##### DATASET #####

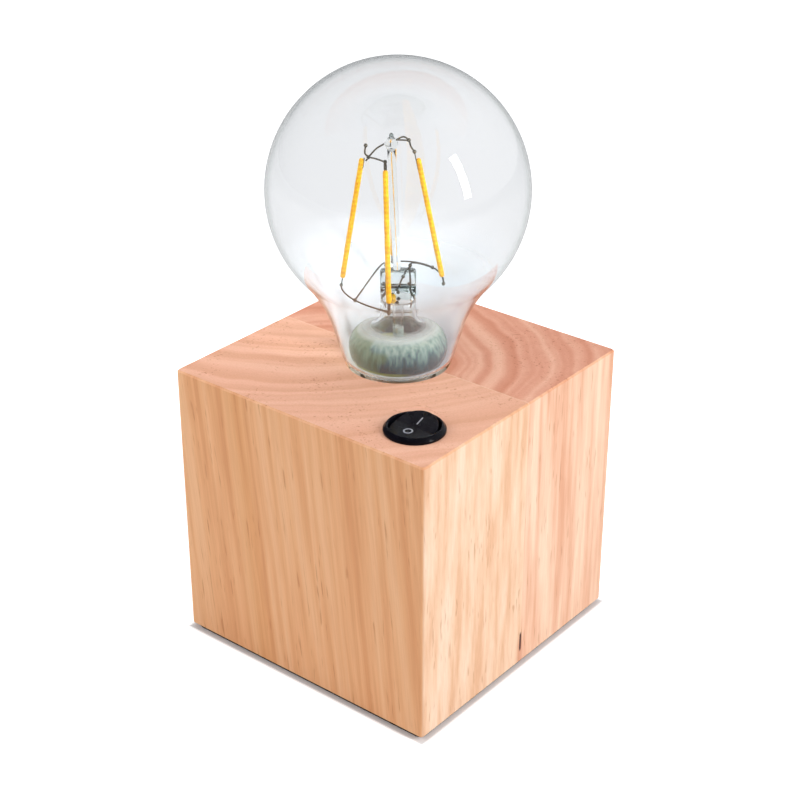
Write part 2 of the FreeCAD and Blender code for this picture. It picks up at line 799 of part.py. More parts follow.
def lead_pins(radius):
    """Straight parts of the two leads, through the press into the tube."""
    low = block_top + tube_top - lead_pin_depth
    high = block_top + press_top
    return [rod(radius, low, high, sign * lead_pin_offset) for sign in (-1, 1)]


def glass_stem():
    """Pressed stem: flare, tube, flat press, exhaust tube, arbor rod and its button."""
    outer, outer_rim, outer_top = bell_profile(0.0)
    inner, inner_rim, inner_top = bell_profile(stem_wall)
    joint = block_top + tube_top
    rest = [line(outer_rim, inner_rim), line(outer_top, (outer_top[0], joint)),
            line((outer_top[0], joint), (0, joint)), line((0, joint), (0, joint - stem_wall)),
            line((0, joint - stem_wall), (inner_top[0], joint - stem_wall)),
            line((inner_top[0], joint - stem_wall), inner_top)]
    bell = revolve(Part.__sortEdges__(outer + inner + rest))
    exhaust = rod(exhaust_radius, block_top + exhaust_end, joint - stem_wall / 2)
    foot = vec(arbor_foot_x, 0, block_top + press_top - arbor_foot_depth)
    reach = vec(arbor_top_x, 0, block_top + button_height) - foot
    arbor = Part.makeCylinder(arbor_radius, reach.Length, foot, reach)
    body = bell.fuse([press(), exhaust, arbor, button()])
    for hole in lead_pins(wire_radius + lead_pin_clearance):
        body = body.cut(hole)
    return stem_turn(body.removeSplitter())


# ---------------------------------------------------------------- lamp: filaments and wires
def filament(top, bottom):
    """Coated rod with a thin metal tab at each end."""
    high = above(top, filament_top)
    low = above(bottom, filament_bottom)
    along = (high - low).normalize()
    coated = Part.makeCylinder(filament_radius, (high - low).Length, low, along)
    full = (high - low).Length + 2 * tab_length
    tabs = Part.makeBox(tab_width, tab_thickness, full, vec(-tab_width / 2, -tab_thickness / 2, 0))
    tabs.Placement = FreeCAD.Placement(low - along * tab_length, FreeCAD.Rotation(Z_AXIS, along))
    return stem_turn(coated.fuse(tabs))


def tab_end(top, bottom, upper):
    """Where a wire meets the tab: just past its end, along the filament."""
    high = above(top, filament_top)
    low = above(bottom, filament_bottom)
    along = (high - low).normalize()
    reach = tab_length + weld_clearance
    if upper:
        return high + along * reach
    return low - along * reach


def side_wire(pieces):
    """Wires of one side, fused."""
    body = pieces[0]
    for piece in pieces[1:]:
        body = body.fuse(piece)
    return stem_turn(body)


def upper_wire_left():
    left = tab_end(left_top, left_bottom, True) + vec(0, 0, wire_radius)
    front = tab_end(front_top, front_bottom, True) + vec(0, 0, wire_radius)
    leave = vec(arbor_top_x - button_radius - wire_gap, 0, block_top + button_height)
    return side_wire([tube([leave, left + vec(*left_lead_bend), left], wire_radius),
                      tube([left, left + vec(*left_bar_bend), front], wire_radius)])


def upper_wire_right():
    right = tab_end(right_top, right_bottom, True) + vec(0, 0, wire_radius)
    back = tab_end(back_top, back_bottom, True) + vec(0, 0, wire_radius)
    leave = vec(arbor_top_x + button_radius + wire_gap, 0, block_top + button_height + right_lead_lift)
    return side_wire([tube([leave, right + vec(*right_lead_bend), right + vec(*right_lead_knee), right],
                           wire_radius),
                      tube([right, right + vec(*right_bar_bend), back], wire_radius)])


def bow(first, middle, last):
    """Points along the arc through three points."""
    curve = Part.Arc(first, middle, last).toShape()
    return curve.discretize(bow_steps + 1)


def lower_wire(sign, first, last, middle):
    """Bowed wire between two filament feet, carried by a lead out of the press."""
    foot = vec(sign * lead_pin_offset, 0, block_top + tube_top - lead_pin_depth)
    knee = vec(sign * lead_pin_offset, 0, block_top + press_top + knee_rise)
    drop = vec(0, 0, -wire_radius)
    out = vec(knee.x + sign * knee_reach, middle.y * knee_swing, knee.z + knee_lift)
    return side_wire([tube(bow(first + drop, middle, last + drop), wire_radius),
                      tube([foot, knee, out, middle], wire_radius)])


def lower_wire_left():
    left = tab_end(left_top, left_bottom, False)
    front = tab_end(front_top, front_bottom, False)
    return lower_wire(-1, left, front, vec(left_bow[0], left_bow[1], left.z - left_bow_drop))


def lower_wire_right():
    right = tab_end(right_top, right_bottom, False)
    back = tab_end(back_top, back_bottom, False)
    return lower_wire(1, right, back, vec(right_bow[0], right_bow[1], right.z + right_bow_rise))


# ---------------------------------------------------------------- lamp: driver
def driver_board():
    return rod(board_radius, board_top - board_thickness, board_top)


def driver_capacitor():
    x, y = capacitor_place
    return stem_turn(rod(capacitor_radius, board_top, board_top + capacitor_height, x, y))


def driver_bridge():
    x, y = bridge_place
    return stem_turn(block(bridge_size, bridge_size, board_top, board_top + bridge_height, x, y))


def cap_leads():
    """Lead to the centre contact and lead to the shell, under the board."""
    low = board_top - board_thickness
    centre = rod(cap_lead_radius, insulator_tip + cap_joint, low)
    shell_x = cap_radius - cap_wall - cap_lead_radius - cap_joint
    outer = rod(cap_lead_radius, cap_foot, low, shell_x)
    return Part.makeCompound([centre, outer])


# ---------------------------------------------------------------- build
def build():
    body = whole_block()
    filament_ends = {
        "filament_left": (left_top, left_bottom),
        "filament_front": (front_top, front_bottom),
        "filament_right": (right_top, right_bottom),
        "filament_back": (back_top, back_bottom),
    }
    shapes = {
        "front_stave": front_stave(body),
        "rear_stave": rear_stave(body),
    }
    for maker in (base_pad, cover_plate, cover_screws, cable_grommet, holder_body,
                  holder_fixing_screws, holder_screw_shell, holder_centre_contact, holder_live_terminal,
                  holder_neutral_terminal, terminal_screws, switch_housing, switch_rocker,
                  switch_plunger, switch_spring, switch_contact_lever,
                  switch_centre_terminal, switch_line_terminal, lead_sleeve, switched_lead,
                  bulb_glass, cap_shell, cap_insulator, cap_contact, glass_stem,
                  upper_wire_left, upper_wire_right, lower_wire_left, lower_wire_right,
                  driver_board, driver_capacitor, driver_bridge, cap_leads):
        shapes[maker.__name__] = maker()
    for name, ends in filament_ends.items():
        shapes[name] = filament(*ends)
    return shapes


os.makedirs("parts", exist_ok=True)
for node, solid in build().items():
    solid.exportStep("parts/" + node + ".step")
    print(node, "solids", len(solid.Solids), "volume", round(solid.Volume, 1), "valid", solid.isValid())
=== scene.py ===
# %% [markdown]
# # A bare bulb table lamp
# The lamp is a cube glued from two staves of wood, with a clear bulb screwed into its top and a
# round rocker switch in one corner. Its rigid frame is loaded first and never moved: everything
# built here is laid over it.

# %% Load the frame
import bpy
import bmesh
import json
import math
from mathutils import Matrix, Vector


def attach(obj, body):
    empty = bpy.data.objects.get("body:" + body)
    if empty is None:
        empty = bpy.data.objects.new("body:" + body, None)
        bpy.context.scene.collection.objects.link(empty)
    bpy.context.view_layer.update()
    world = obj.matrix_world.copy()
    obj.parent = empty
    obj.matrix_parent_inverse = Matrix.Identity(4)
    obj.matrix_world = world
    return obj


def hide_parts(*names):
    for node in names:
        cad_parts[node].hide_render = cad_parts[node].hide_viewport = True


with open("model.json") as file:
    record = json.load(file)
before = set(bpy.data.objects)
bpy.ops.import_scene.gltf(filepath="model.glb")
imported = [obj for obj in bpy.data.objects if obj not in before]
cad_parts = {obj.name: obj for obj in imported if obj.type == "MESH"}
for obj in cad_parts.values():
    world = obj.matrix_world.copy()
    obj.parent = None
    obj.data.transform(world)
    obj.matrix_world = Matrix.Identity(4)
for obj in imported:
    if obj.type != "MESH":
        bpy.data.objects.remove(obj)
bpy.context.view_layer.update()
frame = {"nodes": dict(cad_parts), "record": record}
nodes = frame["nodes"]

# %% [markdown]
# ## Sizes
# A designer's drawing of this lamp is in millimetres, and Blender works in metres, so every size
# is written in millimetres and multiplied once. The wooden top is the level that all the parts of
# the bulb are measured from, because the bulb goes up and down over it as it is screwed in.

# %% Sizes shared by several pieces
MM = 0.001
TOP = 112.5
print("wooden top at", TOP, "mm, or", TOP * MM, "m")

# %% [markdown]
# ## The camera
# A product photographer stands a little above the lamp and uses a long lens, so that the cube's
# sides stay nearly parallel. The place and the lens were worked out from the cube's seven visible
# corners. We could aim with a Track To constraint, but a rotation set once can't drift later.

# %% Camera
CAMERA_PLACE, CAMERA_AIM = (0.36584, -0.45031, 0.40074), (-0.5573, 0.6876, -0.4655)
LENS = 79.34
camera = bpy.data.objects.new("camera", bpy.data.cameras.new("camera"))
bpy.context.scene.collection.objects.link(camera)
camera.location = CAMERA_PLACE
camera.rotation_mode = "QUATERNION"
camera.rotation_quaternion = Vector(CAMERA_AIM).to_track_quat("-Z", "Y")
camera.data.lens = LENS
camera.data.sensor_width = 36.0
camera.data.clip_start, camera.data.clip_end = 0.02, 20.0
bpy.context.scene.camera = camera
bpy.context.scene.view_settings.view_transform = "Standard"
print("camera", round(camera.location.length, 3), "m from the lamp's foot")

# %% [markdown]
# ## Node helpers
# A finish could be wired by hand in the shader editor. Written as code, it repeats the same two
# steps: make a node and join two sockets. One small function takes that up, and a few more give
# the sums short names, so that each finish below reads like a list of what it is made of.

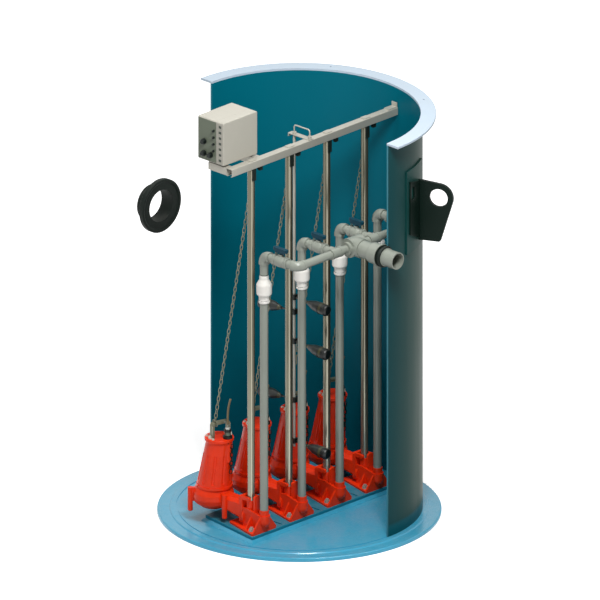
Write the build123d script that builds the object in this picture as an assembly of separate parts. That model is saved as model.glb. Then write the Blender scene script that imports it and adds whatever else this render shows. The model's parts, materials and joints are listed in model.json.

#####

GIVEN TASK: Retype exactly, and only, the lines from the one containing "return shapes" through the one containing "bpy.context.scene.collection.objects.link(empty)", both included.

FINISHED TASK:
    return shapes


os.makedirs("parts", exist_ok=True)
for node, solid in build().items():
    solid.exportStep("parts/" + node + ".step")
    print(node, "solids", len(solid.Solids), "volume", round(solid.Volume, 1), "valid", solid.isValid())
=== scene.py ===
# %% [markdown]
# # A bare bulb table lamp
# The lamp is a cube glued from two staves of wood, with a clear bulb screwed into its top and a
# round rocker switch in one corner. Its rigid frame is loaded first and never moved: everything
# built here is laid over it.

# %% Load the frame
import bpy
import bmesh
import json
import math
from mathutils import Matrix, Vector


def attach(obj, body):
    empty = bpy.data.objects.get("body:" + body)
    if empty is None:
        empty = bpy.data.objects.new("body:" + body, None)
        bpy.context.scene.collection.objects.link(empty)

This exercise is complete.